• THE PROBLEM: Print the lines beginning with the one that contains "Turn this picture of an object into a FreeCAD" and ending with the one that contains "import Sketcher", exactly, both included, and no other lines.

################

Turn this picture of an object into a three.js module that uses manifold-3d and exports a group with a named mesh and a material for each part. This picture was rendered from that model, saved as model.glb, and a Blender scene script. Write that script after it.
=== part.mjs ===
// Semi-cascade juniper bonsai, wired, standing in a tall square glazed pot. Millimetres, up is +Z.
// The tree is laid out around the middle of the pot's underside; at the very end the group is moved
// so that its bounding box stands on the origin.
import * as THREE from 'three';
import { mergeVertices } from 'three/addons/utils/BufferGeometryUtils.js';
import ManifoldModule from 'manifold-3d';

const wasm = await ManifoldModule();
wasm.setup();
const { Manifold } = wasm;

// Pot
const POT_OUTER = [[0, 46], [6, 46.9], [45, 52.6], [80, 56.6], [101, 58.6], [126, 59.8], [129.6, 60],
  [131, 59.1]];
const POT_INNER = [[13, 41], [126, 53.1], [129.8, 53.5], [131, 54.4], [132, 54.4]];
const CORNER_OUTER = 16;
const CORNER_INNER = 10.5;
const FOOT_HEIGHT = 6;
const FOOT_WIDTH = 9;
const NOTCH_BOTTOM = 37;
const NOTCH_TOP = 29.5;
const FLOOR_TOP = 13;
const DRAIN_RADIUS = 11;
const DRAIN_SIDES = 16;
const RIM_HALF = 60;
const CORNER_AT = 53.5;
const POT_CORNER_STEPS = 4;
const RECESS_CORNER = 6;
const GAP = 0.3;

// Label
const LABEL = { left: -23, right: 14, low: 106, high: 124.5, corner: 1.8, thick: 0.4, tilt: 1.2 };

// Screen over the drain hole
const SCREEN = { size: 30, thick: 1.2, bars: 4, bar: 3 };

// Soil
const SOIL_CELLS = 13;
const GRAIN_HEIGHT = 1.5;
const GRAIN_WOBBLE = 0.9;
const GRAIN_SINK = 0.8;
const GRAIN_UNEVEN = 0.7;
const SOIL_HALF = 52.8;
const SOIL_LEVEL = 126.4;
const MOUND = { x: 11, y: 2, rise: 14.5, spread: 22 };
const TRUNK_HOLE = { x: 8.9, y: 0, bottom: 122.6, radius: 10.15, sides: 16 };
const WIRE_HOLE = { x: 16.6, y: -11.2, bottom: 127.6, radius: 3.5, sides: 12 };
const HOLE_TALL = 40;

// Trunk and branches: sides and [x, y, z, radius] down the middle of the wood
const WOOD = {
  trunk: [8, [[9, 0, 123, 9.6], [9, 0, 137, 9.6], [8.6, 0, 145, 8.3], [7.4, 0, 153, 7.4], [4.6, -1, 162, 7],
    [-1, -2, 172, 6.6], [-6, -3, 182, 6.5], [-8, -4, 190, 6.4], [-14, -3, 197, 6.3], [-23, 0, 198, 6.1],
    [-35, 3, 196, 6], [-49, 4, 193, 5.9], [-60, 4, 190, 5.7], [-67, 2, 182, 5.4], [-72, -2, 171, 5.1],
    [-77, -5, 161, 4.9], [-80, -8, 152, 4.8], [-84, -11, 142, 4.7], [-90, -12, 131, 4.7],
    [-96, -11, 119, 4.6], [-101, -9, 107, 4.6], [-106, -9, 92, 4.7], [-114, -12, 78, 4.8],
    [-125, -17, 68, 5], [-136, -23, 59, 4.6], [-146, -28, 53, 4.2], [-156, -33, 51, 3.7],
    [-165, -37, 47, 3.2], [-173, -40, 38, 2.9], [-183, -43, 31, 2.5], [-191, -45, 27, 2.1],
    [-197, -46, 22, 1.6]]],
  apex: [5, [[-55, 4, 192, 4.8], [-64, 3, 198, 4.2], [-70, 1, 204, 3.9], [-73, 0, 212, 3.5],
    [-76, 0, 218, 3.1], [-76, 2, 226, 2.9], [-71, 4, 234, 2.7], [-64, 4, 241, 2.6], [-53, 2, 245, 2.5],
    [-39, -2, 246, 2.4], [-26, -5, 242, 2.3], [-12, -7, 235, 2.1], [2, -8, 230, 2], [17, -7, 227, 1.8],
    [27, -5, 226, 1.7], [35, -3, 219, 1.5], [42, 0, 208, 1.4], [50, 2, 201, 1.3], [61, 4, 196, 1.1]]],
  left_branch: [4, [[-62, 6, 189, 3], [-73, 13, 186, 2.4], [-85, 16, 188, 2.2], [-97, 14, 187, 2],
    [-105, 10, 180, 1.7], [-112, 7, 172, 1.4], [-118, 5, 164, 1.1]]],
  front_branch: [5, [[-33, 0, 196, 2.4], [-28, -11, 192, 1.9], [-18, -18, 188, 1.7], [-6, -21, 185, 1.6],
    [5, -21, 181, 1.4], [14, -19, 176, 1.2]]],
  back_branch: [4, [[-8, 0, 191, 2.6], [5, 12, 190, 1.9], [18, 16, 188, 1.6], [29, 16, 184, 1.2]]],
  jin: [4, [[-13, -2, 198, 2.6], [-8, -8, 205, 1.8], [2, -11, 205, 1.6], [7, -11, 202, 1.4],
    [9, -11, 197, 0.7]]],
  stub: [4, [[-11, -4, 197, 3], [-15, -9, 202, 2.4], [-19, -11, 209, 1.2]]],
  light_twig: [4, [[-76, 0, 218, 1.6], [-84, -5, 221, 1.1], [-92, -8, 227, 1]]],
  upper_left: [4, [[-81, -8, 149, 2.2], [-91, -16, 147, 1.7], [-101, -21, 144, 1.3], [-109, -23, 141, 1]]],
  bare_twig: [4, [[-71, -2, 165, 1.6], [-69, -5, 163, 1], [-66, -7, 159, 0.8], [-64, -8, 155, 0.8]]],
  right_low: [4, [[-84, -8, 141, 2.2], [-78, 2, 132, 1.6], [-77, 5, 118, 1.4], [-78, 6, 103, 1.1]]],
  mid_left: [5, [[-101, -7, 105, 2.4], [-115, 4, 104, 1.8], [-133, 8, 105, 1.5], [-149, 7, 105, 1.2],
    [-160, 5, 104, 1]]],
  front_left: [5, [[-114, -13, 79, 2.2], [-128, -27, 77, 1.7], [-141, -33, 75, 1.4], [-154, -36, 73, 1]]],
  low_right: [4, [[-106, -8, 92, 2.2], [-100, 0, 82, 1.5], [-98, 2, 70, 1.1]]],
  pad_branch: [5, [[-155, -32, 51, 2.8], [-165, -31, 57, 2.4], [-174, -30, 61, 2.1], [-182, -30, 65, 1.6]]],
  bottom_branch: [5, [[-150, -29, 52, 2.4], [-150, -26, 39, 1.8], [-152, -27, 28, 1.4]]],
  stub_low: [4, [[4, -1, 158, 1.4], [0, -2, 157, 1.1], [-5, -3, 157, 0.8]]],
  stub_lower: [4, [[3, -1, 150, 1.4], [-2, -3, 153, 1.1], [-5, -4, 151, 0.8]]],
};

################

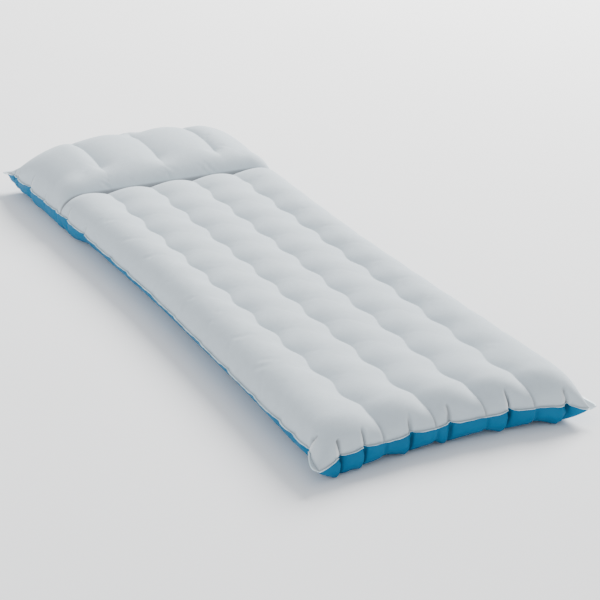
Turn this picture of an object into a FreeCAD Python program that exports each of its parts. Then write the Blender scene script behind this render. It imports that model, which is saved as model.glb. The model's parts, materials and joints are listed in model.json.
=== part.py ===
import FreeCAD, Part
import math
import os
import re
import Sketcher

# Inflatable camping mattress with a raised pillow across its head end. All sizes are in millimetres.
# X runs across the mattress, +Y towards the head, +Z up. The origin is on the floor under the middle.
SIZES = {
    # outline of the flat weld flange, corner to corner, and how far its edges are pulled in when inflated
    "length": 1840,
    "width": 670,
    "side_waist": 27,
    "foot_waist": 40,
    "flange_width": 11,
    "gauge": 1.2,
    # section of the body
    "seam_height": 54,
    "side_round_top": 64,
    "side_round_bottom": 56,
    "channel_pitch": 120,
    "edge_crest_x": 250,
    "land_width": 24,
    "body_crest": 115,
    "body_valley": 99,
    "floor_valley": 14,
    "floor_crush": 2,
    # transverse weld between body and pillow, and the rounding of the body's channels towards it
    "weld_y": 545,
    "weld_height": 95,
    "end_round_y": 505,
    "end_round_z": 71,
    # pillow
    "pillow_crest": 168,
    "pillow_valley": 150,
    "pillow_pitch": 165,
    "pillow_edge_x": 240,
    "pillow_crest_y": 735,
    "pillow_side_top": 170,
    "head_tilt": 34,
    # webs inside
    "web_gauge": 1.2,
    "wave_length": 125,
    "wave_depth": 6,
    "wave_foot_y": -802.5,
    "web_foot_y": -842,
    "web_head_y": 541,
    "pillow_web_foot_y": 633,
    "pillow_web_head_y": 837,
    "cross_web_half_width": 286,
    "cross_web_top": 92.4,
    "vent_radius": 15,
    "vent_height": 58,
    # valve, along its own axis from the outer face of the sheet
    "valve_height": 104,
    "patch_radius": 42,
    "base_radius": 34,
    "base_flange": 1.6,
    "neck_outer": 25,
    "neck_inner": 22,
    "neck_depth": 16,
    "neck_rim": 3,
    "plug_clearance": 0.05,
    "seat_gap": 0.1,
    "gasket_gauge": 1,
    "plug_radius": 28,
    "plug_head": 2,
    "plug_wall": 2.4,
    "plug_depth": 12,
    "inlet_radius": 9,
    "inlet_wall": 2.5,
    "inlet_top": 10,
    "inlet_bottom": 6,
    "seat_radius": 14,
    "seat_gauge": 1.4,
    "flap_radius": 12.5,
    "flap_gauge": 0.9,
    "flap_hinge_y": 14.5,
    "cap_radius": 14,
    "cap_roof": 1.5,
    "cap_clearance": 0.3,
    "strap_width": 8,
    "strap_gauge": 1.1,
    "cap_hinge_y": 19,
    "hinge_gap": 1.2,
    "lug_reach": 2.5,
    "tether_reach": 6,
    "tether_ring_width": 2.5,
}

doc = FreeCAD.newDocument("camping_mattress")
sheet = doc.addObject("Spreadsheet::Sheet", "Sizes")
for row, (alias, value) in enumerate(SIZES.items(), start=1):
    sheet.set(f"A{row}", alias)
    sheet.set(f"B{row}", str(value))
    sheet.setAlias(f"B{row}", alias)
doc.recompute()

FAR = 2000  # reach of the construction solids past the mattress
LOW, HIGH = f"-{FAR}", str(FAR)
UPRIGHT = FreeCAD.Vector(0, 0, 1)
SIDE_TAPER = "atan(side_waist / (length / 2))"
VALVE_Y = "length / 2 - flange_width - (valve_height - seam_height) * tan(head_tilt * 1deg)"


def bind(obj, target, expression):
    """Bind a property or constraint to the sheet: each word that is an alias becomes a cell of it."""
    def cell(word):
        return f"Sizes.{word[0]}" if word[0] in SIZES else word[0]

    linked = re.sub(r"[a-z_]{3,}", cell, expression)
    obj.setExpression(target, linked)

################

• COMPLETE OUTPUT:
Turn this picture of an object into a FreeCAD Python program that exports each of its parts. Then write the Blender scene script behind this render. It imports that model, which is saved as model.glb. The model's parts, materials and joints are listed in model.json.
=== part.py ===
import FreeCAD, Part
import math
import os
import re
import Sketcher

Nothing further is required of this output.